> WHAT YOU HAVE TO DO:
Nothing outside the stretch should be returned: give exactly the lines from the line containing "for slot in" through the line containing "(0.70, 0.72, 0.73)))", including both.

▼▼▼

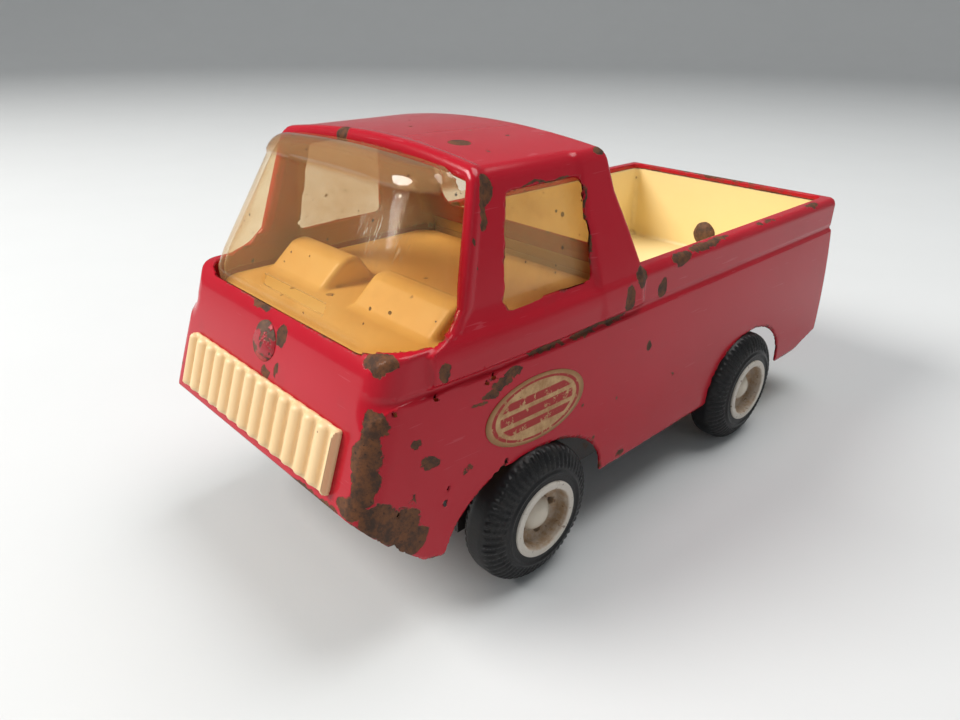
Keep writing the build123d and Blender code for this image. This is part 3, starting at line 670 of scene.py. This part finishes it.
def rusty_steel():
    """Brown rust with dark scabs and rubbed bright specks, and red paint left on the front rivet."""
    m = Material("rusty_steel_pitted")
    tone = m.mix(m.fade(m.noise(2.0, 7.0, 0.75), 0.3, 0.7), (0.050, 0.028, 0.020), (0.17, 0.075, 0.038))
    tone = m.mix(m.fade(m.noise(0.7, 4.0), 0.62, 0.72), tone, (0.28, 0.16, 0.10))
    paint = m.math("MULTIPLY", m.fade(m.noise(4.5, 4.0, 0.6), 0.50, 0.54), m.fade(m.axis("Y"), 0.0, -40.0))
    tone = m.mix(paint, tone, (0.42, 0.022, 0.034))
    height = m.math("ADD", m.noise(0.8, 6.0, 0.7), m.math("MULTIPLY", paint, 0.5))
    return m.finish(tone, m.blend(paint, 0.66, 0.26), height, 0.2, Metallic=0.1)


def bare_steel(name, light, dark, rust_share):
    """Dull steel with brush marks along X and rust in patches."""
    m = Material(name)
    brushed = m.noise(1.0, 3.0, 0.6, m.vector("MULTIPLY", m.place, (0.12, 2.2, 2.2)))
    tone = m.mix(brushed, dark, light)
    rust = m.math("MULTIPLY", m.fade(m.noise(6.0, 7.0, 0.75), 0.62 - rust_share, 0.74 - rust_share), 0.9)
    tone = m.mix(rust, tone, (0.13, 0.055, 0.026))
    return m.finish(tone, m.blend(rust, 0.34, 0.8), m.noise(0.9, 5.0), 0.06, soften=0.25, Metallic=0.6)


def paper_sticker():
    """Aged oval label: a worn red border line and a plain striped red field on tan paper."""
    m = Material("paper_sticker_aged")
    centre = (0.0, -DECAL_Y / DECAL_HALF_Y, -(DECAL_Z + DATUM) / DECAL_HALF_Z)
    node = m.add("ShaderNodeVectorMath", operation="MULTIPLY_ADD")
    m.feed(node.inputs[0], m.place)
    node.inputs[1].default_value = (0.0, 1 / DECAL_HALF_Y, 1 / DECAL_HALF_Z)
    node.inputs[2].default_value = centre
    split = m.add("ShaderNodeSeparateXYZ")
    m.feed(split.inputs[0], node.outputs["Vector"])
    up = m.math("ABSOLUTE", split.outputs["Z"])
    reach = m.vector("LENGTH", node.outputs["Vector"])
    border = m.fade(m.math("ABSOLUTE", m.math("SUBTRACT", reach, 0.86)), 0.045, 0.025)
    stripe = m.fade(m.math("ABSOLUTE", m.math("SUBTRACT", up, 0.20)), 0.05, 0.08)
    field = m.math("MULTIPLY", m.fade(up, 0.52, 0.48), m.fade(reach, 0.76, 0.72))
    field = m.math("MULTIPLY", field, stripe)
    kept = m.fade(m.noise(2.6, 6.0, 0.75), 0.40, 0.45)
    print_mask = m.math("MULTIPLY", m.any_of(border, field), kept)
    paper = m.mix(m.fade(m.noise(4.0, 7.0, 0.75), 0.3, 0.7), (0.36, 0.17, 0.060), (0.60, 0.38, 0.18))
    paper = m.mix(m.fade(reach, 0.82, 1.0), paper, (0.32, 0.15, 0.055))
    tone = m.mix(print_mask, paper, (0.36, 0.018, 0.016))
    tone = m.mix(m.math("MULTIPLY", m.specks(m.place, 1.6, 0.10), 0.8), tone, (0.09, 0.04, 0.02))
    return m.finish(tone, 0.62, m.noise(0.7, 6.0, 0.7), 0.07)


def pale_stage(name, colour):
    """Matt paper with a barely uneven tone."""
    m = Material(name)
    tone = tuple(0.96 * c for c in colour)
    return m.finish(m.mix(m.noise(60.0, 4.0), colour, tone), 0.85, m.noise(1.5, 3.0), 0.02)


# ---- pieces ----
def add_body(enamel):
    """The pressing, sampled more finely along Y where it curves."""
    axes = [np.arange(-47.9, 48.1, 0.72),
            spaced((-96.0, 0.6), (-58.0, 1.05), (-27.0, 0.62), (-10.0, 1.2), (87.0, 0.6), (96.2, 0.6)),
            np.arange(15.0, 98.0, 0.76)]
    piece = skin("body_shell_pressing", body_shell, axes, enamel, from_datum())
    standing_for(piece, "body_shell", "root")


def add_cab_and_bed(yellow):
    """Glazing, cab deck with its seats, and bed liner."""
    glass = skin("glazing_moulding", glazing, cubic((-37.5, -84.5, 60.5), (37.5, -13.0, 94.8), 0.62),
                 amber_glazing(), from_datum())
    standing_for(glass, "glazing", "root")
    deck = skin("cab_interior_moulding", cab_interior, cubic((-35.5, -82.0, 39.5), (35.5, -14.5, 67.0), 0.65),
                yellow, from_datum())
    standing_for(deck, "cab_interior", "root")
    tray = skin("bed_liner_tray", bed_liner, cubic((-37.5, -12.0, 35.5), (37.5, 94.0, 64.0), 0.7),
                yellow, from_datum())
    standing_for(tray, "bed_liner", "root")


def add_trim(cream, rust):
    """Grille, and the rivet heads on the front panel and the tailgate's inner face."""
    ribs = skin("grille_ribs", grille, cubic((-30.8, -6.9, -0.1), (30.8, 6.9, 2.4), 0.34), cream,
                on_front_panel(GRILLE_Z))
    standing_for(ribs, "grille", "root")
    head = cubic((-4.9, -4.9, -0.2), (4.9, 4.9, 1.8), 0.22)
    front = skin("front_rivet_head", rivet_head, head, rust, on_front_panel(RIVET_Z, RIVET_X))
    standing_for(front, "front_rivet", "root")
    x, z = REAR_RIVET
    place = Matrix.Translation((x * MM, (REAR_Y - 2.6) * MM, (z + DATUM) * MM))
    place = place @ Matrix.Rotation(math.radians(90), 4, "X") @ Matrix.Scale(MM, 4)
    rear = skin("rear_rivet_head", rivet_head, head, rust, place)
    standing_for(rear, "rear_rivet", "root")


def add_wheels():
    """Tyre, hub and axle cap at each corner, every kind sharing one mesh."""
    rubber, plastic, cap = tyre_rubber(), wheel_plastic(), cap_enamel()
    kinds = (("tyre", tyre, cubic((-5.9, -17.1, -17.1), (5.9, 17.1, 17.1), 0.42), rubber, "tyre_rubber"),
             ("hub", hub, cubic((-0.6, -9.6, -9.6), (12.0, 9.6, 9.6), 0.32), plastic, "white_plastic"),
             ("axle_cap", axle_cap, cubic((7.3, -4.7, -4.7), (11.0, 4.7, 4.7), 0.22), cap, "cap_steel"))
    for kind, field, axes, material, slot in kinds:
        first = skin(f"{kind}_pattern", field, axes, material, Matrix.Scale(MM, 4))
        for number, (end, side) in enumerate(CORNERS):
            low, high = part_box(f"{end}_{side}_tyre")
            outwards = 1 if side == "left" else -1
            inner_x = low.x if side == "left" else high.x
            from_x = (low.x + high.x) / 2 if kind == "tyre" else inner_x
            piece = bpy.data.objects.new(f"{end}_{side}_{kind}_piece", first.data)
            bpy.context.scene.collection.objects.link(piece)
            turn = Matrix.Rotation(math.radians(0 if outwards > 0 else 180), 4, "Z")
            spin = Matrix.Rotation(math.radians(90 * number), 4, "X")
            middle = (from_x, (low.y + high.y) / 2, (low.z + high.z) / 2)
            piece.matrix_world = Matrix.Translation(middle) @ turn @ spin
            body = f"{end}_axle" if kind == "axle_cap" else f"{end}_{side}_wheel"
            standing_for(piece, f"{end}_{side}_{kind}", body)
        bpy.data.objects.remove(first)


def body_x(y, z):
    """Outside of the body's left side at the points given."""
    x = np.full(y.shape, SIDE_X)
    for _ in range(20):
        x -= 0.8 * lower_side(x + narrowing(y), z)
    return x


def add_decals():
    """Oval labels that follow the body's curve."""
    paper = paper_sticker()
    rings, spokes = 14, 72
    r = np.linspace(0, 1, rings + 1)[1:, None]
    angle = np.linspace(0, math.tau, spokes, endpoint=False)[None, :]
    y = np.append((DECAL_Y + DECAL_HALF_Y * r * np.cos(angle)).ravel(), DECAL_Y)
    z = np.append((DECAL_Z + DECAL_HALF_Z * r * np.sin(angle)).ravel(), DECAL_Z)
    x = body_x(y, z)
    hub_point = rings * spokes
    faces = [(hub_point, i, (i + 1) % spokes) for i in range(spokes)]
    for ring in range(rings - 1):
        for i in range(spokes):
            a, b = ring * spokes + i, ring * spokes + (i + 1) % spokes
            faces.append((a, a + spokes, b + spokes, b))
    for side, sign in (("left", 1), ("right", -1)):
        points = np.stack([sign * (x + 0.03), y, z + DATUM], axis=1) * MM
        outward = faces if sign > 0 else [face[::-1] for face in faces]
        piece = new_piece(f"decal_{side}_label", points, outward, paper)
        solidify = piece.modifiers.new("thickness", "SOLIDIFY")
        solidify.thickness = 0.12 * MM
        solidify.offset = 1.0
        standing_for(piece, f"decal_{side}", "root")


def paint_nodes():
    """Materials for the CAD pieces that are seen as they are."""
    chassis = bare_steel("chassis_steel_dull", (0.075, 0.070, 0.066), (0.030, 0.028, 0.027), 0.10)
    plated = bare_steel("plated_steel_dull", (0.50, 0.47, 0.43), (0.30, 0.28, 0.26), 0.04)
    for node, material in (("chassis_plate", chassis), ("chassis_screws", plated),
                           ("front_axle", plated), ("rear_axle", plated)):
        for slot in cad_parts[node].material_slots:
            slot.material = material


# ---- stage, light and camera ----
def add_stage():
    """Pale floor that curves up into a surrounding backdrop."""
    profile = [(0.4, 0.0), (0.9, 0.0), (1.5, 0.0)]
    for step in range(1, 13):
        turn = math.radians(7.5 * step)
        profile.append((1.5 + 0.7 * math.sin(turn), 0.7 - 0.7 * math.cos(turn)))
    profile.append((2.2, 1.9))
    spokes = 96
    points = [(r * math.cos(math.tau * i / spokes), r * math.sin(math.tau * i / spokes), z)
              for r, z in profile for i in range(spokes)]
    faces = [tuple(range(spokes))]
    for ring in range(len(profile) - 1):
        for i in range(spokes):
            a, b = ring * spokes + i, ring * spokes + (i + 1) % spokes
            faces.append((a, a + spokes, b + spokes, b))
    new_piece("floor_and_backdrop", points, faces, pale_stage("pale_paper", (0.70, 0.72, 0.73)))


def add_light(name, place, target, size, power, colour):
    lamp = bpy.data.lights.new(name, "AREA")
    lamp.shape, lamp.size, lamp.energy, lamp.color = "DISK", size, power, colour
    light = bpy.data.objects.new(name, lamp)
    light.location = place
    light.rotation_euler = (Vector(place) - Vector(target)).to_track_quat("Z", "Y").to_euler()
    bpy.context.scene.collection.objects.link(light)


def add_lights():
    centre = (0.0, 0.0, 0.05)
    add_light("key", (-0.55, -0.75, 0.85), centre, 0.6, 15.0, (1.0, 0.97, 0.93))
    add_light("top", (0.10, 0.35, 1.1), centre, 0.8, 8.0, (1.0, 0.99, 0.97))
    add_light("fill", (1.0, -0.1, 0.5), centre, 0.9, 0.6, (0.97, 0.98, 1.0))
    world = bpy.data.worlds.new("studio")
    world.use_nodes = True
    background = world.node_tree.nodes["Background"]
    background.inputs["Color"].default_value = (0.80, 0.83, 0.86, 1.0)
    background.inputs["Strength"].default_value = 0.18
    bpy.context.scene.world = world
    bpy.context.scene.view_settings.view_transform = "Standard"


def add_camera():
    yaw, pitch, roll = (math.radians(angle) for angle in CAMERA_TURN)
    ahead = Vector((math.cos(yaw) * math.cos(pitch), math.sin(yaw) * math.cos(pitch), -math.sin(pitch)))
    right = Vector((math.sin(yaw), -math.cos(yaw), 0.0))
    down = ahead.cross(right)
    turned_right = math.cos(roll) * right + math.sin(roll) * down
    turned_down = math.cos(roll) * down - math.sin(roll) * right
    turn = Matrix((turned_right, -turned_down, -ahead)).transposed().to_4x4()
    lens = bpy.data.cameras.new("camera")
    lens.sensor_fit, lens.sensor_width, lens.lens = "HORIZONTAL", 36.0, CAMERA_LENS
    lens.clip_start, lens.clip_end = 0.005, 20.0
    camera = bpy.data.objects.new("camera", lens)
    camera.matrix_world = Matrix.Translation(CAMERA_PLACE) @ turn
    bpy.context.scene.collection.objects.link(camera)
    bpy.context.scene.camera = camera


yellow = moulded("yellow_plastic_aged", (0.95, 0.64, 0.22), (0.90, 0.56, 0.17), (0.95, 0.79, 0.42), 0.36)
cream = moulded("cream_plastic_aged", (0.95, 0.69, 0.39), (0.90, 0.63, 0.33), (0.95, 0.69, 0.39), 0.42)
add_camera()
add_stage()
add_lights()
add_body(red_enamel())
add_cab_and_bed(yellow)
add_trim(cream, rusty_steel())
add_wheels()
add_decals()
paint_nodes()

▲▲▲

> WORKED ANSWER:
        for slot in cad_parts[node].material_slots:
            slot.material = material


# ---- stage, light and camera ----
def add_stage():
    """Pale floor that curves up into a surrounding backdrop."""
    profile = [(0.4, 0.0), (0.9, 0.0), (1.5, 0.0)]
    for step in range(1, 13):
        turn = math.radians(7.5 * step)
        profile.append((1.5 + 0.7 * math.sin(turn), 0.7 - 0.7 * math.cos(turn)))
    profile.append((2.2, 1.9))
    spokes = 96
    points = [(r * math.cos(math.tau * i / spokes), r * math.sin(math.tau * i / spokes), z)
              for r, z in profile for i in range(spokes)]
    faces = [tuple(range(spokes))]
    for ring in range(len(profile) - 1):
        for i in range(spokes):
            a, b = ring * spokes + i, ring * spokes + (i + 1) % spokes
            faces.append((a, a + spokes, b + spokes, b))
    new_piece("floor_and_backdrop", points, faces, pale_stage("pale_paper", (0.70, 0.72, 0.73)))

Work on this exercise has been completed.